Okay, now we've got some football going on in the front yard and a fire right off the porch. Goodbye, computer. Hello, fall break. [just kidding. I'll be working on my lab report by the fire]
 

Thursday, October 2, 2014

october // another school month

I'm sitting outside on our tiny back porch with the laptop overlooking a bit of mulch, a bit of grass, and a lot of trees (not including our woodpile).

As usual, I should probably be doing school, but I just got out of the shower and this weather is way too distracting. Not quite fall. But cool enough to sit outside comfortably.

Anyway, back to school. I'm not really sure how I feel about school. At times, I'm convinced I enjoy it. But at others [interrupts train of thought to yell "ew" at our dog, whose trying to get some attention from inside the house. she's extremely odd.] I don't really know. Overall, I'm pretty sure I like it. I do pretty well in my classes [don't even think about thinking about math in this context].

I really, really enjoyed my last year of history/literature. It was all centered around the 20th century. AGH. I LOVE IT. For one thing, I had never studied that era of history before, which is insane seeing as how I've studied the 18/19th centuries about 10983287 trillion times in my life. That era of history is so telling and fascinating to me. I'm not really sure why. Maybe I would have the same level of fascination with the rest of history if I hadn't truly studied it until now. I kind of wish I could do that...... hmh.

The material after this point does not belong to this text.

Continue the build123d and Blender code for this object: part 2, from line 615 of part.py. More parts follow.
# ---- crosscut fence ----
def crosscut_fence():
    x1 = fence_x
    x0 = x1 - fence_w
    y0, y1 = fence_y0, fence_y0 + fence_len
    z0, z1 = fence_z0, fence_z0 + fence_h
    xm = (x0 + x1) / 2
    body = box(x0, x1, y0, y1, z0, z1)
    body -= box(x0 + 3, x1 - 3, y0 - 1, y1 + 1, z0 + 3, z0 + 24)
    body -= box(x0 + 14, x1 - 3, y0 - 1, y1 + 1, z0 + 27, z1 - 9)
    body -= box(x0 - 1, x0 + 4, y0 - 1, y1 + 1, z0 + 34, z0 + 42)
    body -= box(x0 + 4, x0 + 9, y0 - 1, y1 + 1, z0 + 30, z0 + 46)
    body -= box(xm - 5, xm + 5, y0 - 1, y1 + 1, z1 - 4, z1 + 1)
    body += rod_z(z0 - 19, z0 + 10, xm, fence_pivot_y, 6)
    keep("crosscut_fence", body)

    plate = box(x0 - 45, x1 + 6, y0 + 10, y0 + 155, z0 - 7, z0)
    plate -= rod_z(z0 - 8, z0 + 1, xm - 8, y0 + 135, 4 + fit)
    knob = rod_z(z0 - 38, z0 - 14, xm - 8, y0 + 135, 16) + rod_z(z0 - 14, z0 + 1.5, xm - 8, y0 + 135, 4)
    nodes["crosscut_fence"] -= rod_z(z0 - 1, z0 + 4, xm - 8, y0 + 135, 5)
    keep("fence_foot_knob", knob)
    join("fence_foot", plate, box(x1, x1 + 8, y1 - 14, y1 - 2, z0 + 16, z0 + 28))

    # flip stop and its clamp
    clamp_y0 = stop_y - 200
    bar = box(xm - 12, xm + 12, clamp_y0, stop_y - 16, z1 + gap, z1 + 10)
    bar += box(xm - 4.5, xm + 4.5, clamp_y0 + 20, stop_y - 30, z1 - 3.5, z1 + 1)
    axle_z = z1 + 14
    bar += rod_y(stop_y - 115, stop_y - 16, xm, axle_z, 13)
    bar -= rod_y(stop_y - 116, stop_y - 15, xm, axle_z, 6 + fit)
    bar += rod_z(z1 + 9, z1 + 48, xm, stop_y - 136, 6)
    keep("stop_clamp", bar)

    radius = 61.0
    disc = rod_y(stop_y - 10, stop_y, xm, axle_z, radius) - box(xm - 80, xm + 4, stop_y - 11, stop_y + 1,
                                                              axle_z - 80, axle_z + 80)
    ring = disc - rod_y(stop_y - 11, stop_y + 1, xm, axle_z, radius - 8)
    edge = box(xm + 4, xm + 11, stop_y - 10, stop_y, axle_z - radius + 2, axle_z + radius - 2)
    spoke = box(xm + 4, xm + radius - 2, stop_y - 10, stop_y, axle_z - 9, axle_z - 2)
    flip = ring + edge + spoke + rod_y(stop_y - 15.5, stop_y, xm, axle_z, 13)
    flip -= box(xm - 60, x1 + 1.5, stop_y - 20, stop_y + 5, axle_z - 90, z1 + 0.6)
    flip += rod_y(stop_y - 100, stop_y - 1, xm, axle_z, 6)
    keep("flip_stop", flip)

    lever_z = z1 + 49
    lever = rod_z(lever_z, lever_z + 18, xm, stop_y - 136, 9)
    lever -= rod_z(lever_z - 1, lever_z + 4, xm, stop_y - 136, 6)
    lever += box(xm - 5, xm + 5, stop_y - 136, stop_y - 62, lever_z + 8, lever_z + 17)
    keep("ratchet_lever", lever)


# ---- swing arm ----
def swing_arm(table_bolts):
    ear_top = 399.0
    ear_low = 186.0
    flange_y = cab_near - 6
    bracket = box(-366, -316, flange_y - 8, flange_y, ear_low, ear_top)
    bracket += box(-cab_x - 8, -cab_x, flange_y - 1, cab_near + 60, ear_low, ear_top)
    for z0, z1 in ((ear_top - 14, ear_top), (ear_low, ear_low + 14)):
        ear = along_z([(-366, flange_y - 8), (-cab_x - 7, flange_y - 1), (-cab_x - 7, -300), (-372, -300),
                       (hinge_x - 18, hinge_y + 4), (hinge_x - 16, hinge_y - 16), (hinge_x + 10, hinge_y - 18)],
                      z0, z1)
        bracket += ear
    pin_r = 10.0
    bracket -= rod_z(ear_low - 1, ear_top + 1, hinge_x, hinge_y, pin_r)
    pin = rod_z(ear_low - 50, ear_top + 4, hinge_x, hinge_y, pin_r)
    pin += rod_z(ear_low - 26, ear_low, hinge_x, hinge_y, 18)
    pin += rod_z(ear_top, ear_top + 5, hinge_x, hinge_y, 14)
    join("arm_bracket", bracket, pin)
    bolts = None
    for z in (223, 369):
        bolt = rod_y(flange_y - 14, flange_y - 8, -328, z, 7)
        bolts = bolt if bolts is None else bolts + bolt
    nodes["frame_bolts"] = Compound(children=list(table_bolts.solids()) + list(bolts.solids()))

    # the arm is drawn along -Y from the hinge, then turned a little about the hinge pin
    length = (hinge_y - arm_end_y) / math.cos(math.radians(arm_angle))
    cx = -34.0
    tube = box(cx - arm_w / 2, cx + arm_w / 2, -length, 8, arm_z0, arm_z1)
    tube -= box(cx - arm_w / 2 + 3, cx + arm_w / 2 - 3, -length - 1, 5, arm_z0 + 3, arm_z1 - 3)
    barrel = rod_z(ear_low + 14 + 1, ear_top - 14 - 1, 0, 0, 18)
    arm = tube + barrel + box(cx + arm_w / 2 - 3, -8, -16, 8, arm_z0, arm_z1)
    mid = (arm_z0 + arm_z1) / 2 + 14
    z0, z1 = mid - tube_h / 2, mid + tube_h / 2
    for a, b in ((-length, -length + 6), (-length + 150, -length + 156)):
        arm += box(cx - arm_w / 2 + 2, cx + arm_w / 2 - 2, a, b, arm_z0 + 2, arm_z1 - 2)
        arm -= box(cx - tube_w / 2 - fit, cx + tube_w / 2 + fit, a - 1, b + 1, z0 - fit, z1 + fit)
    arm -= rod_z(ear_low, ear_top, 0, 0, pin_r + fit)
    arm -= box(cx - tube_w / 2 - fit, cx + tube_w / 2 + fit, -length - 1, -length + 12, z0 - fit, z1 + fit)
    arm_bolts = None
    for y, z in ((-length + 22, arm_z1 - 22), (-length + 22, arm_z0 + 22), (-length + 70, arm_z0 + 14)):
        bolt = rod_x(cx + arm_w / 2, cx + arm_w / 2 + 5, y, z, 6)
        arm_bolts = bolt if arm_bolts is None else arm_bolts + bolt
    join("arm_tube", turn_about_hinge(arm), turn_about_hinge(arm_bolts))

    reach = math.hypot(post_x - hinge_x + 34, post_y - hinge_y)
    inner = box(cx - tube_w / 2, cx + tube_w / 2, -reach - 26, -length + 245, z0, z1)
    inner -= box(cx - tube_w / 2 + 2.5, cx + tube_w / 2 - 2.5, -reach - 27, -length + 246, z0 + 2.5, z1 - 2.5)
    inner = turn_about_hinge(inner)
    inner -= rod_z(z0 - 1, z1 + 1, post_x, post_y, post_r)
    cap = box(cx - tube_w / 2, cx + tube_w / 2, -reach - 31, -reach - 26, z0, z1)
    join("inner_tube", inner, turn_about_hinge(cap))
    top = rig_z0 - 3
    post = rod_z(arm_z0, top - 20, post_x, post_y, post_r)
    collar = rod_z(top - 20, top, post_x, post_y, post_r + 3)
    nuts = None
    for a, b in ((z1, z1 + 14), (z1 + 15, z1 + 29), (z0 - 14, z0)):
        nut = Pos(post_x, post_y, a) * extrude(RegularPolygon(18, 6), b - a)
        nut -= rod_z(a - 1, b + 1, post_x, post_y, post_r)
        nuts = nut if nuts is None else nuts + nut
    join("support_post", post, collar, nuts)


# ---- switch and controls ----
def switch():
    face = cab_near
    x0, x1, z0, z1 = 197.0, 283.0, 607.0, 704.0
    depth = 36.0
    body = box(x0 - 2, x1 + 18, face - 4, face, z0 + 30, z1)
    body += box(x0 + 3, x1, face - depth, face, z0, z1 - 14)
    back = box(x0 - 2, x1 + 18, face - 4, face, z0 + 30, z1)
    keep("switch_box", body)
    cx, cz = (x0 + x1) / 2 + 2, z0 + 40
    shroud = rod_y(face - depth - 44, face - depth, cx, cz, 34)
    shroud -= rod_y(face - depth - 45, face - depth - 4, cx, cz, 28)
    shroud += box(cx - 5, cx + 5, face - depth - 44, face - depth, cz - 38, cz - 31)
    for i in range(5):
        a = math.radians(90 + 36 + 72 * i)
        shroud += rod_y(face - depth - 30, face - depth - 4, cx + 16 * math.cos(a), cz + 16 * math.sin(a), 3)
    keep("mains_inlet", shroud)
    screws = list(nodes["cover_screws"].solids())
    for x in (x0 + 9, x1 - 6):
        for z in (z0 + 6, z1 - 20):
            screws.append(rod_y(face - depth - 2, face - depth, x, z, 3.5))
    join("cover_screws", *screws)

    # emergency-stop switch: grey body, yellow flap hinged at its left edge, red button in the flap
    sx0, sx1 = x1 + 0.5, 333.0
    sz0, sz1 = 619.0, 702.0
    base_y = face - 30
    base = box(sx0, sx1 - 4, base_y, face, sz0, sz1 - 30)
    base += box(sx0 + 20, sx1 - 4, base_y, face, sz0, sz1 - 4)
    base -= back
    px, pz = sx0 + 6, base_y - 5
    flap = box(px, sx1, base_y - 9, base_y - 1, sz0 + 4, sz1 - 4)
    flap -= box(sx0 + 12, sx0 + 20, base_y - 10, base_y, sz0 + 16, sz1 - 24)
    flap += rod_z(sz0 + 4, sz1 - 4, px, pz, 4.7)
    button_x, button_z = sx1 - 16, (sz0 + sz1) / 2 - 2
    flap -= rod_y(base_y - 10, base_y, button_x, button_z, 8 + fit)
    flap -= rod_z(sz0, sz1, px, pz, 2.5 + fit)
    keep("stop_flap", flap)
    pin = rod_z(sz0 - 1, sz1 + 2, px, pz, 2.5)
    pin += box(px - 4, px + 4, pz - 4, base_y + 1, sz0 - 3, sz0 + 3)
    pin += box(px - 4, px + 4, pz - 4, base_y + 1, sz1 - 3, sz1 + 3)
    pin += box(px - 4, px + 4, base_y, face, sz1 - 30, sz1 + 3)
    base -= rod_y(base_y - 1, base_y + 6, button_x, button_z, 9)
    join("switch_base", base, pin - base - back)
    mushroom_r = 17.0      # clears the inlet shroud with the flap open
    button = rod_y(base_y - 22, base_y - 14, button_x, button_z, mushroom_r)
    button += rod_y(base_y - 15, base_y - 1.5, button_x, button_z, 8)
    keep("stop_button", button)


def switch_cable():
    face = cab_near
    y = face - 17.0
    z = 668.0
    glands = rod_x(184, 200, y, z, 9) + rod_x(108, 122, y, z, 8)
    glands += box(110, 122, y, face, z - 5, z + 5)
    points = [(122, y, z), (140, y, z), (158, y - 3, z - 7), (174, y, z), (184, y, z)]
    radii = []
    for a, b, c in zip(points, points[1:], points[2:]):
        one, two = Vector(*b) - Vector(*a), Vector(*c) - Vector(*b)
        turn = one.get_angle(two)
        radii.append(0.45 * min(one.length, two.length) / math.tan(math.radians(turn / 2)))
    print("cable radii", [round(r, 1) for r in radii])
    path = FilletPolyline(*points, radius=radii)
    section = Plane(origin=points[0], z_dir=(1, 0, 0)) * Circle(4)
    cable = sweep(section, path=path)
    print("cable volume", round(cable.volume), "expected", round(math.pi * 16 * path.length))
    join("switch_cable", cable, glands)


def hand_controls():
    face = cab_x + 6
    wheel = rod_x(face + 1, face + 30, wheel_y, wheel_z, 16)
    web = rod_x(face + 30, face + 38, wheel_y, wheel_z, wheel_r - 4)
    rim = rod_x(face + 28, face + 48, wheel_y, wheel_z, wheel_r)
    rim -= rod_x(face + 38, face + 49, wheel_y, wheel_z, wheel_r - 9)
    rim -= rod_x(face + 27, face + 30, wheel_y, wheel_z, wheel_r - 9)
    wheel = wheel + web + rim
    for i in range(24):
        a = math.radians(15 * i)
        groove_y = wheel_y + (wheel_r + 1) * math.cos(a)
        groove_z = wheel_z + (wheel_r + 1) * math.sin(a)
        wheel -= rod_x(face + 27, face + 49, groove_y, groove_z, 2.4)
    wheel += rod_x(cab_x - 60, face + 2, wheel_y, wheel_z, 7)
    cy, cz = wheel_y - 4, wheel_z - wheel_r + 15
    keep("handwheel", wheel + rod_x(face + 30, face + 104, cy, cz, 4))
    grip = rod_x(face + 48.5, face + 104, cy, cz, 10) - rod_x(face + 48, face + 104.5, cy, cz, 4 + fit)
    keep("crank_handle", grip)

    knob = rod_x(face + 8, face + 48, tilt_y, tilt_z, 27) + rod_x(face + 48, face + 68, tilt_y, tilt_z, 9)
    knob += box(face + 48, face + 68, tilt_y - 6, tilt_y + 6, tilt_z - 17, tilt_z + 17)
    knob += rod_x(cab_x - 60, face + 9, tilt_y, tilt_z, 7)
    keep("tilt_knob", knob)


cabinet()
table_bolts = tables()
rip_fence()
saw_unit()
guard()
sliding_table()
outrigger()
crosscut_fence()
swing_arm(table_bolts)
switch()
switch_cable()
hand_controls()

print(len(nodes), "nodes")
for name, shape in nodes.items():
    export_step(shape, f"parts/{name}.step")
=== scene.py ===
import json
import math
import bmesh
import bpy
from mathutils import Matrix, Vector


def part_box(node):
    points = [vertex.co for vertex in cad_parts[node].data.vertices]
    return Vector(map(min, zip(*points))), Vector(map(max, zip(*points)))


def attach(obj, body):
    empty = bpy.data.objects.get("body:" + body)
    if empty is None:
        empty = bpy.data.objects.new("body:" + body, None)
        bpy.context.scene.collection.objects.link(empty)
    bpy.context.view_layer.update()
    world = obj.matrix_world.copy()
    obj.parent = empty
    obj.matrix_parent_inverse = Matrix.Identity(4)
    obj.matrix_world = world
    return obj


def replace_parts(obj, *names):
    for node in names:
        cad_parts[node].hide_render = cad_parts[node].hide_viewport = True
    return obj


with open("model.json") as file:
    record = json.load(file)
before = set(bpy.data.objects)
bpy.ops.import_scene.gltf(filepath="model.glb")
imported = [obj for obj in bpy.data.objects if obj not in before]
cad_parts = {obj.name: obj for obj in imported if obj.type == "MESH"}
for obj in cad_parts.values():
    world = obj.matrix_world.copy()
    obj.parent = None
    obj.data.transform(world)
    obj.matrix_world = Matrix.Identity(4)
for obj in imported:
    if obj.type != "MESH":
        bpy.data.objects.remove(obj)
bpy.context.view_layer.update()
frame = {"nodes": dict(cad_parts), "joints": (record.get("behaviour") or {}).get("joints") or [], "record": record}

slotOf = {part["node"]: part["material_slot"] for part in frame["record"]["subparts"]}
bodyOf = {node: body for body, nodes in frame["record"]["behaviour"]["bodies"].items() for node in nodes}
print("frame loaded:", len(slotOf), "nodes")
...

Anyway, I feel like the study of that time period gave me some context so that I could look at present history with new eyes. So I could see how we got [you should know I just flailed at a mosquito and managed to kill it] where we are. Also, it gives me so much more respect for all those generations who came before me. It makes me want to be sure that their sacrifices weren't in vain.

And it made me see the fallen-ness of man in a new lights. We are capable of a lot more crap than we realize. It made me thankful that God holds all of humanity back. And for some of us, he saves us from it all. Yeah, Hitler ad Stalin were really bad. But we could all be like that if not for God.
Praise God for God.

Well, this has turned out a *bit* longer than I had planned on. But that's fine. Let me just read over it and cut half of what I said.

[Oh, and I forgot to mention earlier: LITERATURE. Guys, we read Hemingway, Tolkien, Fitzgerald, Steinbeck, Lee, O'Conner, Bradbury, and more. How did I even handle it. I don't even know.]

I could go on for so much longer just getting random stuff out of my head and onto paper. I'm starting to feel kind of happy about this blog though. Cause no one will probably see it and I can just get stuff out whenever I want. yay.

So, this has been nice. But right now my family is about to put the new mat on the trampoline (aka Dad is still inside watching the news but the boys are eagerly waiting), so I will return!